L’architetta Rachel Armstrong, da tempo pioniera nell’ideazione di sistemi ibridi a cavallo tra biologia e tecnologia, ha proposto di integrare un sistema biofotovoltaico simile a quello che ho appena descritto inserendolo negli ambienti abitati. Secondo Armstrong, dovremmo ambire a costruire una “simbiosi ingegnerizzata con i microbi”, creature che tendiamo a considerare invasori nocivi, ma che sono invece potenziali alleati, “tra le forze più potenti in grado di dare forma al nostro mondo”. Il suo progetto Living Architecture, presentato alla Biennale di Architettura del 2016, proponeva la costruzione di celle biofotovoltaiche integrate nella struttura degli edifici. Questi “mattoni viventi” sarebbero stati in grado di nutrirsi delle acque di scarto delle abitazioni e, tramite fotosintesi, avrebbero prodotto sufficiente energia per alimentare sistemi digitali domestici capaci di comunicare e autoregolarsi senza alcun intervento umano, partecipando al cosiddetto “Internet of Things”.

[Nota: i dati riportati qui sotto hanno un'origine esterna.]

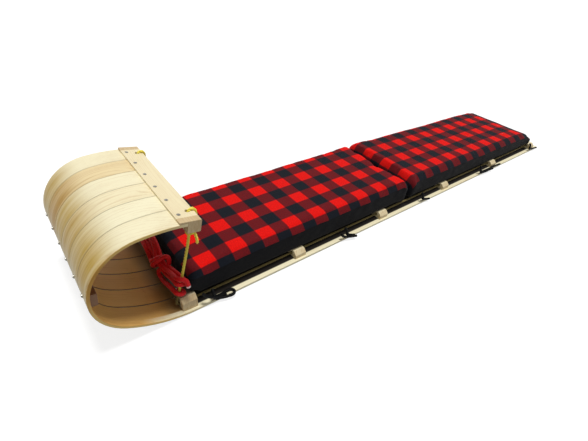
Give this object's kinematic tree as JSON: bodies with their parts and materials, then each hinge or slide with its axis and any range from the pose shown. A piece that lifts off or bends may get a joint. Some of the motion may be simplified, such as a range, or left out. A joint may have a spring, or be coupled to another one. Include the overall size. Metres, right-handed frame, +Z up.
{
  "type": "toboggan",
  "caption": "Long wooden toboggan with a curled nose, crossbars, side ropes, a hanked pull rope and a tied-on checked pad, for riding down snow or pulling along.",
  "frame": {"origin": "on the ground under the middle of the sled's length and width", "axes": "+X forward to the curl, +Y to the rider's left, +Z up"},
  "size_m": [2.2668, 0.4284, 0.3101],
  "materials": {
    "board_wood": "clear satin varnish",
    "bar_wood": "clear satin varnish",
    "pad_cloth": "woven check",
    "side_rope": "laid plastic fibre",
    "pull_rope": "braided",
    "tie_cord": "braided"
  },
  "bodies": {
    "root": {"slat_1": "board_wood", "slat_2": "board_wood", "slat_3": "board_wood", "slat_4": "board_wood", "slat_5": "board_wood", "slat_6": "board_wood", "front_cleat": "bar_wood", "cleat_2": "bar_wood", "cleat_3": "bar_wood", "cleat_4": "bar_wood", "cleat_5": "bar_wood", "tail_cleat": "bar_wood", "head_bar": "bar_wood", "curl_batten": "bar_wood", "pad_front": "pad_cloth", "pad_rear": "pad_cloth", "side_rope_left": "side_rope", "side_rope_right": "side_rope", "pull_rope": "pull_rope", "pad_ties_left": "tie_cord", "pad_ties_right": "tie_cord"}
  },
  "joints": []
}
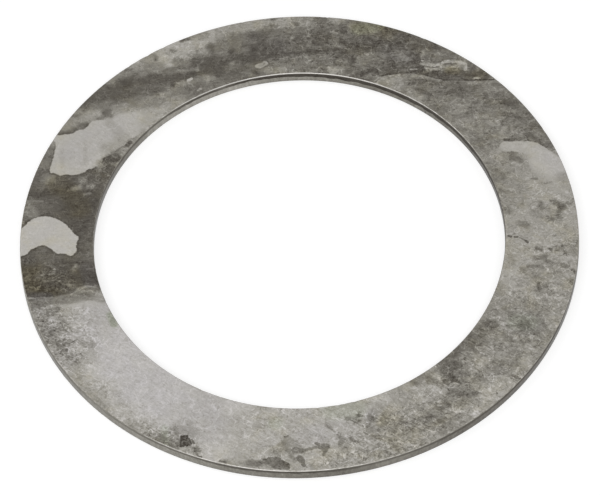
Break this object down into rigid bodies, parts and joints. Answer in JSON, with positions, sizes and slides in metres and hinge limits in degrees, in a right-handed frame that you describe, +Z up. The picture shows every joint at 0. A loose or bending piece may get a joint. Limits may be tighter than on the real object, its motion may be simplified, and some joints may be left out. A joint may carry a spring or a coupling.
{
  "type": "shim ring",
  "caption": "Flat steel ring blanked from rolled sheet: a loose spacer that sets the gap beside a bearing, with a smooth land and a torn break round its rim and bore.",
  "frame": {"origin": "centre of the bottom face, on the ring's axis", "axes": "+Z up along the ring's axis, through the face with the broken edges; X along the way that the sheet was rolled"},
  "size_m": [0.072, 0.072, 0.0018],
  "materials": {
    "steel": "hot rolled strip, tumbled: thin grey-brown scale and oil stain worn through to bare steel, with bright broken edges"
  },
  "bodies": {
    "root": {"shim_ring": "steel"}
  },
  "joints": []
}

A destra, batteria fotovoltaica utilizzata per alimentare un computer (Bombelli et al. 2022). A sinistra, mattoni fotosintetici nel progetto Living Architecture (Armstrong 2022).
Tecnologie come queste sono ancora molto lontane da poter essere adottate su larga scala, ma, più che come soluzioni concrete, mi interessano come prime manifestazioni di un nuovo modo di concepire la tecnologia: un paradigma che si distanzia profondamente delle macchine rigide, chiuse, e pre-programmate che le hanno precedute. Una delle caratteristiche più interessanti delle tecnologie di questo tipo è il modo in cui gestiscono l’energia di cui hanno bisogno: piuttosto che dipendere da infrastrutture energetiche esterne, sono in grado di raccoglierla dal proprio ambiente e gestirla autonomamente su scala molecolare. In un articolo che ho recentemente pubblicato, ho chiamato questa caratteristica “micro-sostenibilità”, con l’idea che un ripensamento radicale del metabolismo (attualmente insostenibile) delle nostre tecnologie debba partire dalla scala microscopica dei materiali con cui sono costruite. Nel progetto di una tecnologia micro-sostenibile, abbiamo molto da imparare dai microbi e dalle comunità che costruiscono con gli organismi più complessi che li ospitano.
Mi capita spesso di riflettere sulla capacità delle tecnologie di agire come specchi: più le analizzo e le studio, più mi rendo conto che i modelli ingegneristici che applichiamo ai nostri artefatti riflettono l’immagine che abbiamo di noi stessi, della vita in generale, e del mondo nel suo insieme. Diversamente da uno specchio letterale, però, in questo caso entrambi i lati — la realtà primaria e il suo riflesso — sono legati da una reciprocità indissolubile. Costruire tecnologie come olobionti è uno dei molti modi in cui questa reciprocità si manifesta. Se il riconoscimento dell’importanza della simbiosi microbica nell’evoluzione della vita sulla Terra apre la possibilità di costruire tecnologie più sostenibili, la costruzione di queste tecnologie ci permette a sua volta di costruire un rapporto più cooperativo con il mondo più-che-umano. Mentre la nostra visione della natura cambia, le nostre tecnologie si trasformano; se le nostre tecnologie si trasformano, anche la nostra visione del mondo, e il modo in cui agiamo al suo interno, possono cambiare.